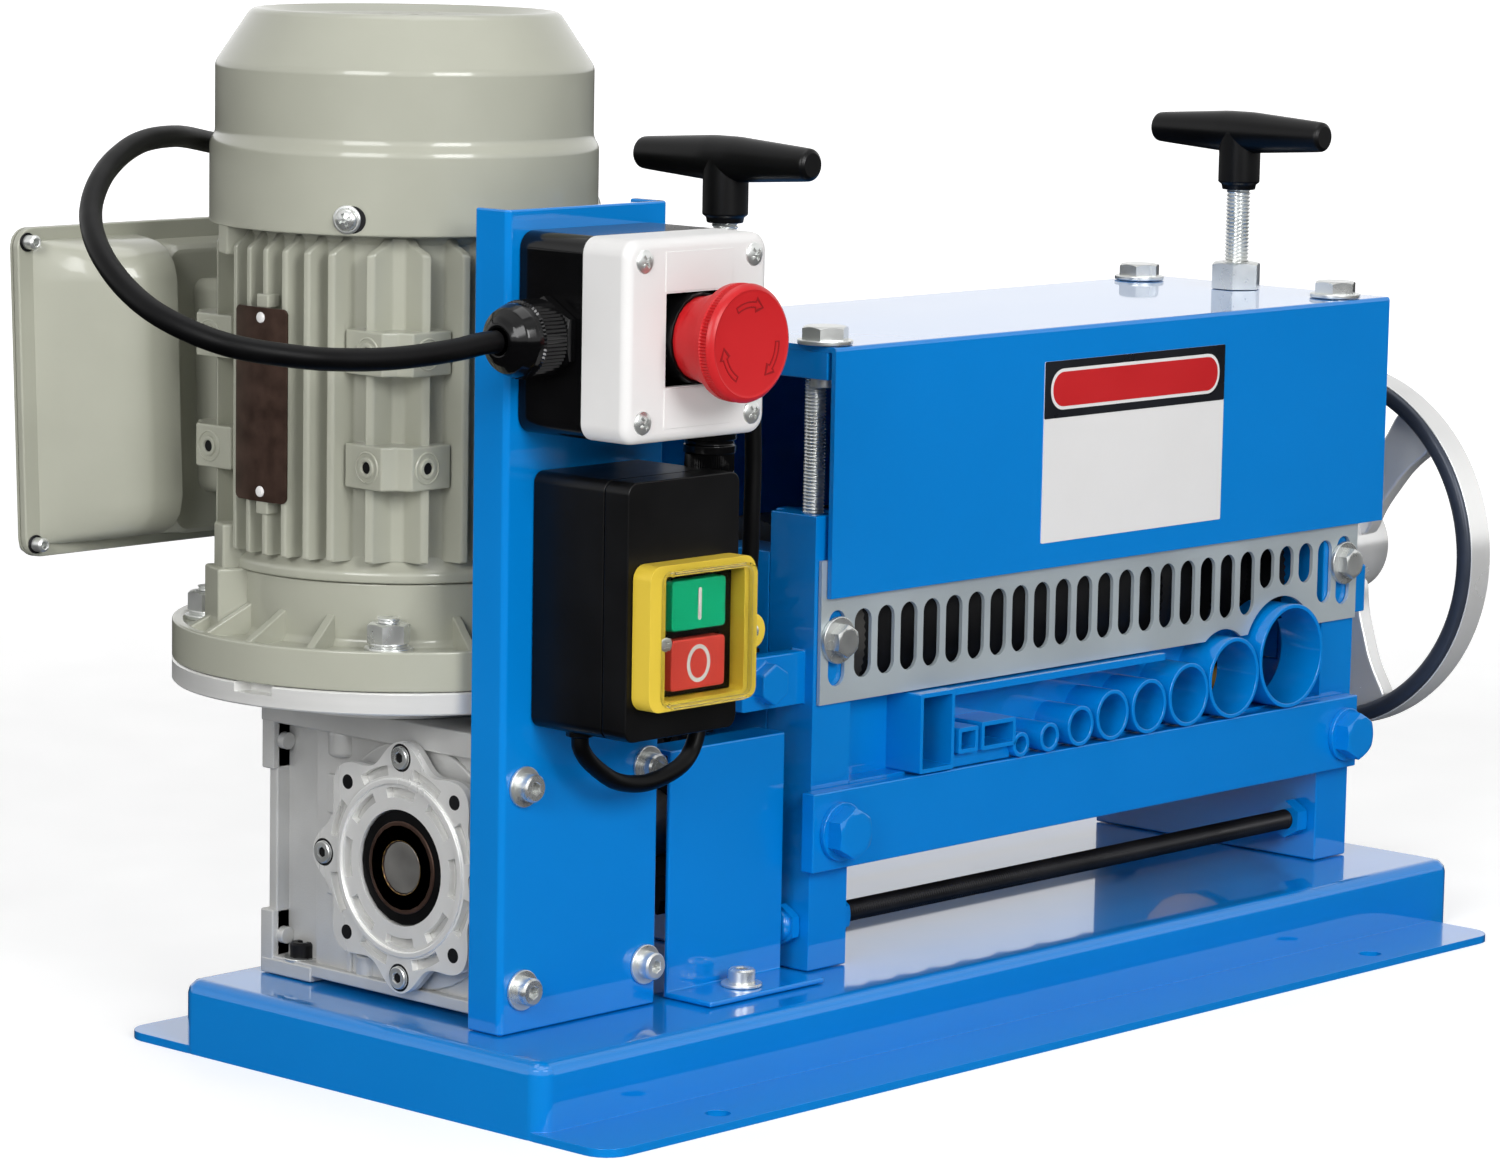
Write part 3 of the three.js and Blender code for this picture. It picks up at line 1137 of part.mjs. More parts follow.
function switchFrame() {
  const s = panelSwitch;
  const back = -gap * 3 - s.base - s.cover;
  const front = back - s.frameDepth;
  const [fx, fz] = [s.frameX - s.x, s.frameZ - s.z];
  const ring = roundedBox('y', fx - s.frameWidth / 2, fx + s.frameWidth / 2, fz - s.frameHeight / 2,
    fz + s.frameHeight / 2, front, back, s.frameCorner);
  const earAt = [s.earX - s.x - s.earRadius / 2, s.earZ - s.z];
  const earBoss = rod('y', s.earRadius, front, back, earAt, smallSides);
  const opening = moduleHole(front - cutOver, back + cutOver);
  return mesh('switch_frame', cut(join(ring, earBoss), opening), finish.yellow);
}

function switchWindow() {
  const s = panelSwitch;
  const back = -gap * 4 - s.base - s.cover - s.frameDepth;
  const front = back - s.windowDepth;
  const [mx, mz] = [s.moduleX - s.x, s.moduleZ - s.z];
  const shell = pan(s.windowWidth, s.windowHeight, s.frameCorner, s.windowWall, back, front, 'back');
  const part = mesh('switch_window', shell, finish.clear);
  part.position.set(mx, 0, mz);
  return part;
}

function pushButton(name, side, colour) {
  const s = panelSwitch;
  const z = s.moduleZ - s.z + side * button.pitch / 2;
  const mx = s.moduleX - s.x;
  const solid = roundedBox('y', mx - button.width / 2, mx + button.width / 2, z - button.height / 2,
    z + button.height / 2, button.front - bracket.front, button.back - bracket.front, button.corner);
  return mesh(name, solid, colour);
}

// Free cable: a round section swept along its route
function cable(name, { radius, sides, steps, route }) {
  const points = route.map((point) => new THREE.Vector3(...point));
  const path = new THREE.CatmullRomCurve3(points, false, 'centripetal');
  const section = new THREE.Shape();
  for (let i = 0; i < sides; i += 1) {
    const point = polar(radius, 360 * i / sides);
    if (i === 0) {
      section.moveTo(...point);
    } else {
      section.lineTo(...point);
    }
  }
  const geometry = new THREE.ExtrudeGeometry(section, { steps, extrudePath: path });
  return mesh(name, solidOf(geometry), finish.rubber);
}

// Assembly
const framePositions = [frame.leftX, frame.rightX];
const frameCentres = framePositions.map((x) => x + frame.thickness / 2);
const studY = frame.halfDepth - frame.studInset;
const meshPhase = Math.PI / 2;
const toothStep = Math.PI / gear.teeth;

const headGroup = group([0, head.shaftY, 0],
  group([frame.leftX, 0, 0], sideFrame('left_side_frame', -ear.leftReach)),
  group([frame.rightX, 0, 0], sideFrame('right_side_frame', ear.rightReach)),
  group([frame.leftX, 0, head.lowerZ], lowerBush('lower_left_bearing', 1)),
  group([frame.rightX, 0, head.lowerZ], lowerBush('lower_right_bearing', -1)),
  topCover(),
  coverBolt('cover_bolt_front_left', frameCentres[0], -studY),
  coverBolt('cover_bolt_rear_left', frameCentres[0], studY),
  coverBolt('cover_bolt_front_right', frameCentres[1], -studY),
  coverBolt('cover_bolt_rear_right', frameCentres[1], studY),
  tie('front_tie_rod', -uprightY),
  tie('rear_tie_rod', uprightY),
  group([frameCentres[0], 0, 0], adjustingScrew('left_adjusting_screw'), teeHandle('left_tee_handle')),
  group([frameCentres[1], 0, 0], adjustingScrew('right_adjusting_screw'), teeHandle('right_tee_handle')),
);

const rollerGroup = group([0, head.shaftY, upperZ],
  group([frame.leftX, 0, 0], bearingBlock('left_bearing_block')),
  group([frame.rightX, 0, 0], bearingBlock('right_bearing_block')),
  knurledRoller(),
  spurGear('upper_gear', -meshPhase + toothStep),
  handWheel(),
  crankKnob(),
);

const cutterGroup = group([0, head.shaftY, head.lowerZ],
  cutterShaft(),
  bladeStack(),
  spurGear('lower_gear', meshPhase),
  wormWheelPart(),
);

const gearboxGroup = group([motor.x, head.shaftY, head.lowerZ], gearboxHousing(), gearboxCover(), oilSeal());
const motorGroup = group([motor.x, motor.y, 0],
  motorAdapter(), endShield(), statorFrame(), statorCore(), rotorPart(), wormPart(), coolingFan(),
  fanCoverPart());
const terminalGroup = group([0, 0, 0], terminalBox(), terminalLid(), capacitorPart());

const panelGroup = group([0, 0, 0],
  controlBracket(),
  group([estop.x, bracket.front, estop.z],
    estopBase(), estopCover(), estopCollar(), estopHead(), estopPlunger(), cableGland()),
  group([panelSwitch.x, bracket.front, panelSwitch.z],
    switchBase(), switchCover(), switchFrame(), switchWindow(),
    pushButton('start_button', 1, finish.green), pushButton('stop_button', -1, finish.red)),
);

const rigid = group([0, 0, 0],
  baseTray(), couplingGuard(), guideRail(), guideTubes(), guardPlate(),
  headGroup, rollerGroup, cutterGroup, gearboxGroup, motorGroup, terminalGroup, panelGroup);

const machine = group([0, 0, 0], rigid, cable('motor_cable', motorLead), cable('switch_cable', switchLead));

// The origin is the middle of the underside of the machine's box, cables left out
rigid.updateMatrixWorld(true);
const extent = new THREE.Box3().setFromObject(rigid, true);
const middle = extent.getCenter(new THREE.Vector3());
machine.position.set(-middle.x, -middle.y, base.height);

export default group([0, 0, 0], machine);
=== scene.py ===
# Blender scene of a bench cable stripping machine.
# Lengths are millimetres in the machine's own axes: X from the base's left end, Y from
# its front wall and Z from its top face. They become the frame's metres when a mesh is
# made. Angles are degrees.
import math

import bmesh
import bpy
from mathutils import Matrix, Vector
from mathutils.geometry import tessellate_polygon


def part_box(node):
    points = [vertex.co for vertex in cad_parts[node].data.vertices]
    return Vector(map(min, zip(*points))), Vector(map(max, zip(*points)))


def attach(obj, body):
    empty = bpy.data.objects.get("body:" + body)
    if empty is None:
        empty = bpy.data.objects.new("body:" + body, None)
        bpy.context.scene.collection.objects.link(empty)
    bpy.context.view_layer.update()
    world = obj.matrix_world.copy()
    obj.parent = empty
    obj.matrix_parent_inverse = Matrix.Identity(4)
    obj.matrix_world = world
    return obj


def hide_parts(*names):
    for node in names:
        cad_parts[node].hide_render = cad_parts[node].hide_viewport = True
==
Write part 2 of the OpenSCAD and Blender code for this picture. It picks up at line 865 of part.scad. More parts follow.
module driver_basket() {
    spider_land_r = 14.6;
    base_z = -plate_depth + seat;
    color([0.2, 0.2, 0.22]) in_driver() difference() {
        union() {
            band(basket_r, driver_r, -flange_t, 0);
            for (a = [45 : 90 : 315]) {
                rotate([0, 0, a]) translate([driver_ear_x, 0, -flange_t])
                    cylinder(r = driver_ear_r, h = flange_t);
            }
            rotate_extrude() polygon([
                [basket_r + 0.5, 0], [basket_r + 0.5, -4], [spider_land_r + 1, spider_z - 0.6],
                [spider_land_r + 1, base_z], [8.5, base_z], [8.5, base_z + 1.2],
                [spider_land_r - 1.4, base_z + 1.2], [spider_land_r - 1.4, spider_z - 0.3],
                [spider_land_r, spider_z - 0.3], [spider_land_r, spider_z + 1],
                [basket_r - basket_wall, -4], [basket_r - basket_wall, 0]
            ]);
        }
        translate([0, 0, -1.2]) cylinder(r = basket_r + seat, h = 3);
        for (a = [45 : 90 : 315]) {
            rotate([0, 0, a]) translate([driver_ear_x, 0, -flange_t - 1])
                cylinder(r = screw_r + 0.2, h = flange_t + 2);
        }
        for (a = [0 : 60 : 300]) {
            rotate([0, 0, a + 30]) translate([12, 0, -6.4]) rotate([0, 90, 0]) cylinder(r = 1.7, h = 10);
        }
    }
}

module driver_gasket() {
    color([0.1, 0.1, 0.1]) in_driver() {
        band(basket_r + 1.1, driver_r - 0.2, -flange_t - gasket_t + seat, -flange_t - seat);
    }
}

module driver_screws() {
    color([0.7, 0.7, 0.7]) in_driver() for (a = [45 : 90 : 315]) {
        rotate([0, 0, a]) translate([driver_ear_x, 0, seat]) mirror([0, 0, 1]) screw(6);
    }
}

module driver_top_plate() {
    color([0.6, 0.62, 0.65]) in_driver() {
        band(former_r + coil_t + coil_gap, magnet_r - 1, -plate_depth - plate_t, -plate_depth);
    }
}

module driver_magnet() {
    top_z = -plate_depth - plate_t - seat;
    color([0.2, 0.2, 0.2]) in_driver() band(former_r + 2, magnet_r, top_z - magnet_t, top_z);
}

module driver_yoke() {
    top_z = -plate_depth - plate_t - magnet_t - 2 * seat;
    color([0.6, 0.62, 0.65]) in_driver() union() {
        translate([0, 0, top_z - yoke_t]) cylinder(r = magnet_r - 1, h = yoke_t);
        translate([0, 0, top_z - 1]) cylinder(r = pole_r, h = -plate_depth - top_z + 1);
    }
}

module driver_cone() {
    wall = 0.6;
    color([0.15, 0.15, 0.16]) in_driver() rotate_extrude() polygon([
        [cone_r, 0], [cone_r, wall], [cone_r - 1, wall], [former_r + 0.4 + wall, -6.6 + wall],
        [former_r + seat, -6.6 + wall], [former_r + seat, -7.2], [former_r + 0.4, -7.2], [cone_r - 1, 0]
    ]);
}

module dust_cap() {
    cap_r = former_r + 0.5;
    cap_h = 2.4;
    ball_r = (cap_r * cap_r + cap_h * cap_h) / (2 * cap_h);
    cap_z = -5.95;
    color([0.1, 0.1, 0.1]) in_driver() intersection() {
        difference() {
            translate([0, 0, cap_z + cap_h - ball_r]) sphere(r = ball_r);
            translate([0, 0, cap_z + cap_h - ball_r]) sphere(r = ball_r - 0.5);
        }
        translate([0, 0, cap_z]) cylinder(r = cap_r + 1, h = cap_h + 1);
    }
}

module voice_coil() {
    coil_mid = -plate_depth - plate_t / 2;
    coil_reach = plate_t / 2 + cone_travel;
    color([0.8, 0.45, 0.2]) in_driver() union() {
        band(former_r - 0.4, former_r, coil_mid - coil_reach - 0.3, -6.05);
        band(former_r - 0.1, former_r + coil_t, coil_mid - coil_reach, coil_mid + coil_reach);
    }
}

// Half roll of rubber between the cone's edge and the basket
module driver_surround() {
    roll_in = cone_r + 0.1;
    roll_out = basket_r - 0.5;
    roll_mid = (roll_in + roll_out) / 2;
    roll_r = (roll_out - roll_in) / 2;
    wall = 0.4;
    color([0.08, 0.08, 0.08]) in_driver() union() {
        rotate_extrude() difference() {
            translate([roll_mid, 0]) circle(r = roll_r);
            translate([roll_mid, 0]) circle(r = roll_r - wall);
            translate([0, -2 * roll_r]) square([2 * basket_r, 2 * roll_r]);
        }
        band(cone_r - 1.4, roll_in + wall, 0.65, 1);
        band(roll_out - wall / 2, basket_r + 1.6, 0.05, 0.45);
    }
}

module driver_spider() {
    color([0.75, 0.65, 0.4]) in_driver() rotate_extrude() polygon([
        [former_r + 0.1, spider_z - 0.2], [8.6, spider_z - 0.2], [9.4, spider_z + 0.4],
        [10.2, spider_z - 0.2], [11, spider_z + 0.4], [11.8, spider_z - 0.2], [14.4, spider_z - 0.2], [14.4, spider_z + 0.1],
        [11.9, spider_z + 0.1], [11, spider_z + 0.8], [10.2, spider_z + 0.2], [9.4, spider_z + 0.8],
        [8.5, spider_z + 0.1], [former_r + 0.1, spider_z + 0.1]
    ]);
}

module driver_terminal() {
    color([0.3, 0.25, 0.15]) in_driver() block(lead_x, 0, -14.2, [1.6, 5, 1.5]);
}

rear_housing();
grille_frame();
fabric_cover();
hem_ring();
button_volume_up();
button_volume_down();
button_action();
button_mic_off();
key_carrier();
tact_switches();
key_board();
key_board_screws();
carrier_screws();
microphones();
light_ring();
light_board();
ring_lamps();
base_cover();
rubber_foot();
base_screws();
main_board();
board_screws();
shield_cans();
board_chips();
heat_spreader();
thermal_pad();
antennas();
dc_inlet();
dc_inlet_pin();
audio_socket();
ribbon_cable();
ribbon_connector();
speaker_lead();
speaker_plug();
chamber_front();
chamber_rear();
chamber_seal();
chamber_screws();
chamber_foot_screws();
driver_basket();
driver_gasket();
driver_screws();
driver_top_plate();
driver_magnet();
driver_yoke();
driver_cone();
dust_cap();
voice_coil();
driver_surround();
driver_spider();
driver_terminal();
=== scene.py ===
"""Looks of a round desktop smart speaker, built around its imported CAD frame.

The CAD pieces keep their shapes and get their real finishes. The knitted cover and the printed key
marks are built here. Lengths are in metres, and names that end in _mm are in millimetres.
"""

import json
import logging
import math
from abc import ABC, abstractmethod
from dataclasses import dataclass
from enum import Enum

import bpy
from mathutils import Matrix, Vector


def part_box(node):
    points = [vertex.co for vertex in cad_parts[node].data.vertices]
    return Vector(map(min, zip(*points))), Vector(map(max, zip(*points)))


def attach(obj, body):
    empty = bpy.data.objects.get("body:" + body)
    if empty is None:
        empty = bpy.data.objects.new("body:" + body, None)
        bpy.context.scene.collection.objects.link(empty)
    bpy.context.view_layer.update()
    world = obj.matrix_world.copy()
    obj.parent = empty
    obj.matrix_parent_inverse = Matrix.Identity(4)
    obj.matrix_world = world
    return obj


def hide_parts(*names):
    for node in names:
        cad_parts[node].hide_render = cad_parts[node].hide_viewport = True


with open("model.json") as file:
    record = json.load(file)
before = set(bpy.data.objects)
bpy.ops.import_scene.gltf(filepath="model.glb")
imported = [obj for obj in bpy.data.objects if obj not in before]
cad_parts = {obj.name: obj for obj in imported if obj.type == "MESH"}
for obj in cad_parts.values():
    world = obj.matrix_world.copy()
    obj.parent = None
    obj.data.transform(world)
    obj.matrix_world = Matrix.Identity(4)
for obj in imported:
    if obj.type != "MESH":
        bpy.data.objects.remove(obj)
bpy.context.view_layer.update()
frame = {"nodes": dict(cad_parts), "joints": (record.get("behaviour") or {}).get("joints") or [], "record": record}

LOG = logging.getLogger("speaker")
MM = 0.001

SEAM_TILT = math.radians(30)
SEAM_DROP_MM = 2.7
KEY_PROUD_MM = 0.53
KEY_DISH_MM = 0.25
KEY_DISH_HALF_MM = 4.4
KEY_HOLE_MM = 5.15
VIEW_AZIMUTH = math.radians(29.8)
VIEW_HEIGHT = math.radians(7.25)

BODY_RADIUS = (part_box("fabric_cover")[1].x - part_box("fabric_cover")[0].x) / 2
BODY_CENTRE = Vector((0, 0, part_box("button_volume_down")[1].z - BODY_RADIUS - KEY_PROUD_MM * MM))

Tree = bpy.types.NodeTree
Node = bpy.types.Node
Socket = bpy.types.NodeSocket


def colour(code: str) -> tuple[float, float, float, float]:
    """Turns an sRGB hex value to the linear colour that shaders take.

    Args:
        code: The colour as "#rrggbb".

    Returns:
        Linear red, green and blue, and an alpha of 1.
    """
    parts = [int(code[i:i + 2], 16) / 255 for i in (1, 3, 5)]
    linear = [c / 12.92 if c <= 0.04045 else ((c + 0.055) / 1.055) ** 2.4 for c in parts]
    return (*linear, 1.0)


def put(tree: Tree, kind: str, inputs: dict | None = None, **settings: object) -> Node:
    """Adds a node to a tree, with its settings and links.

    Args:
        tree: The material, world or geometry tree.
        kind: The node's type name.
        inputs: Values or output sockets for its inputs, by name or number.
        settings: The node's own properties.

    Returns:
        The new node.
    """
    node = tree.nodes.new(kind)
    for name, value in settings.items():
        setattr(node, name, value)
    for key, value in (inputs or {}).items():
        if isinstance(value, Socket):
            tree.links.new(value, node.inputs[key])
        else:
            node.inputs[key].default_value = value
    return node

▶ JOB
Identify all lines where the word "record" shows up. Copy them.

▶ EXERCISE RESULT
    record = json.load(file)
frame = {"nodes": dict(cad_parts), "joints": (record.get("behaviour") or {}).get("joints") or [], "record": record}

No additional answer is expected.